— START OF Data —

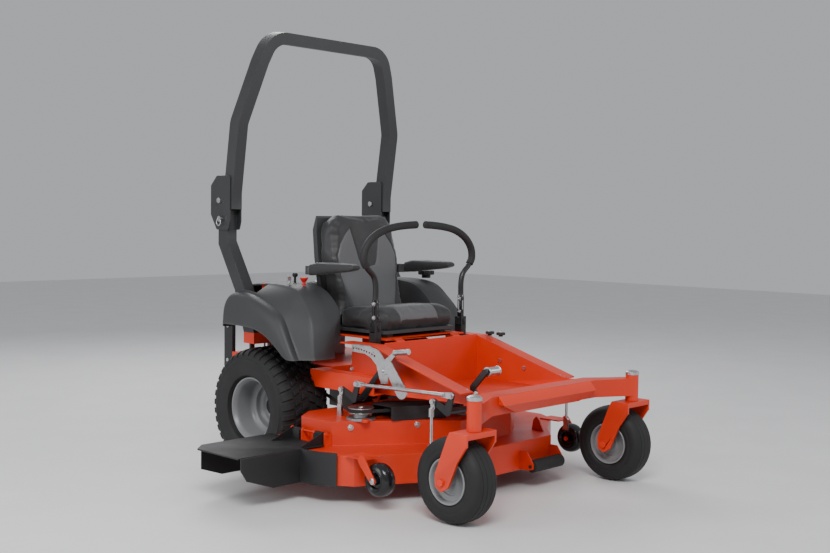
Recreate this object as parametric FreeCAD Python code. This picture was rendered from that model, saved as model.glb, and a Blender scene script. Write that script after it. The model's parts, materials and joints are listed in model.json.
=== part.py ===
import FreeCAD, Part
import math
import os

V = FreeCAD.Vector

# Zero turn mower. Millimetres, +Z up, the front faces -Y and +X is the operator's left.
# Everything is placed from the machine's middle plane (x = 0) and the caster swivel line
# (y = 0) on the ground (z = 0), and is moved once, at the end, so that the origin is the
# middle of the footprint.

# ---- driving dimensions ----
WHEELBASE = 1311.0
CASTER_TRAIL = 83.0
CASTER_X = 529.0
CASTER_TYRE_R = 165.0
CASTER_TYRE_W = 127.0
CASTER_RIM_R = 90.0
STEM_R = 16.0
BARREL_R = 28.5
BARREL_LOW = 360.0
BARREL_TOP = 475.0
REAR_TYRE_R = 277.0
REAR_TYRE_W = 270.0
REAR_WHEEL_X = 430.0
REAR_RIM_R = 145.0
BEAM_Y = (65.0, 150.0)
BEAM_Z = (385.0, 460.0)
RAIL_X = 302.0
RAIL_T = 6.0
RAIL_FLANGE = 76.0
RAIL_TOP = 605.0
RAIL_END_Y = 900.0
LOW_RAIL_Z = (392.0, 468.0)
SEAT_PANEL_Y = 700.0
SHEET_T = 4.0
GUARD_REAR_Y = 1855.0
ENGINE_Y = 1500.0
HOOP_X = 487.0
HOOP_W = 55.0
HOOP_D = 65.0
HOOP_TOP = 2000.0
HOOP_LEAN = 8.0
FOLD_Y = 1575.0
FOLD_Z = 1215.0
FENDER_TOP = 850.0
FENDER_OUT = 575.0
FENDER_IN = 290.0
FENDER_T = 5.0
SEAT_Z = 650.0
SEAT_HALF = 250.0
LEVER_X = 279.0
LEVER_Y = 785.0
LEVER_R = 12.5
DECK_HALF = 705.0
DECK_LOW = 78.0
DECK_STEP = 200.0
DECK_TOP = 300.0
DECK_T = 4.0
BLADE_R = 232.0
SPINDLES = ((-440.0, 700.0), (0.0, 505.0), (440.0, 700.0))
PULLEY_R = 56.0
BELT_T = 9.0
BELT_Z = (334.0, 347.0)
CHUTE_HINGE_X = -600.0
CHUTE_OUT_X = -1040.0
CHUTE_Y = (735.0, 1075.0)
FRONT_LIFT = (220.0, 392.0)
REAR_LIFT = (750.0, 380.0)
SHAFT_R = 12.0

# ---- named clearances ----
RUN = 0.05
GAP = 0.5
SOFT_GAP = 0.3

REAR_AXLE_Y = CASTER_TRAIL + WHEELBASE
FRONT_Y = CASTER_TRAIL - CASTER_TYRE_R
SHIFT = V(-(DECK_HALF + CHUTE_OUT_X) / 2, -(FRONT_Y + GUARD_REAR_Y) / 2, 0)


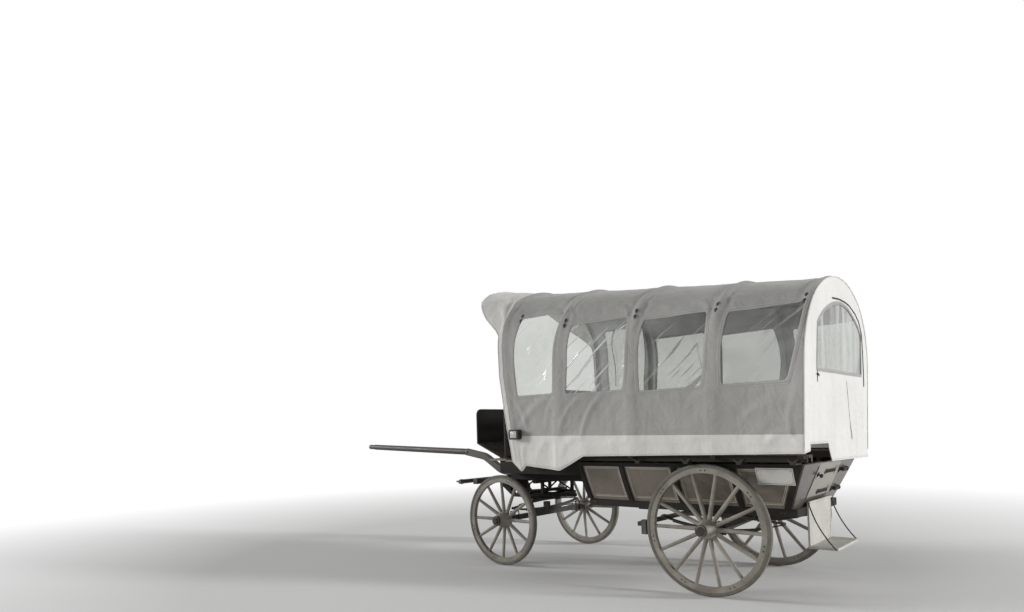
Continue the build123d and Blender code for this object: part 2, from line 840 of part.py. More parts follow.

— END OF Data —

Aim: In the listing above, reproduce the first line and each one after it through the line that contains "# middle of the footprint.".

In response:
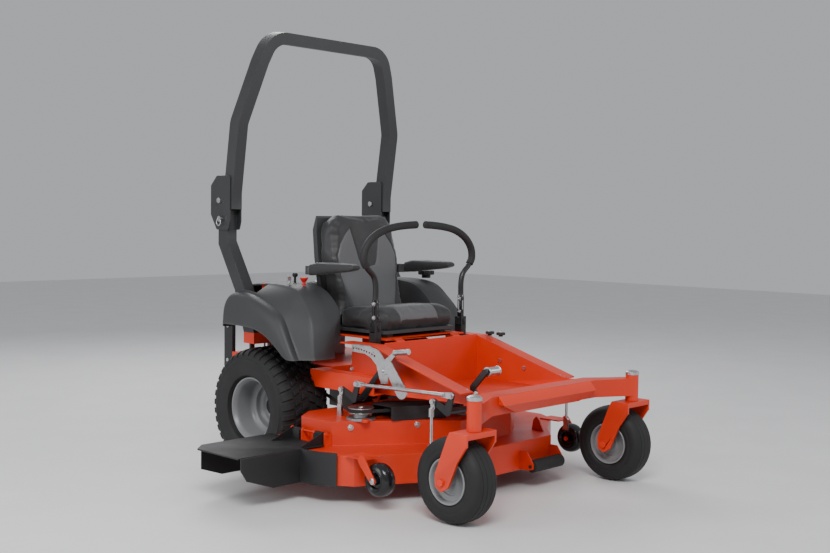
Recreate this object as parametric FreeCAD Python code. This picture was rendered from that model, saved as model.glb, and a Blender scene script. Write that script after it. The model's parts, materials and joints are listed in model.json.
=== part.py ===
import FreeCAD, Part
import math
import os

V = FreeCAD.Vector

# Zero turn mower. Millimetres, +Z up, the front faces -Y and +X is the operator's left.
# Everything is placed from the machine's middle plane (x = 0) and the caster swivel line
# (y = 0) on the ground (z = 0), and is moved once, at the end, so that the origin is the
# middle of the footprint.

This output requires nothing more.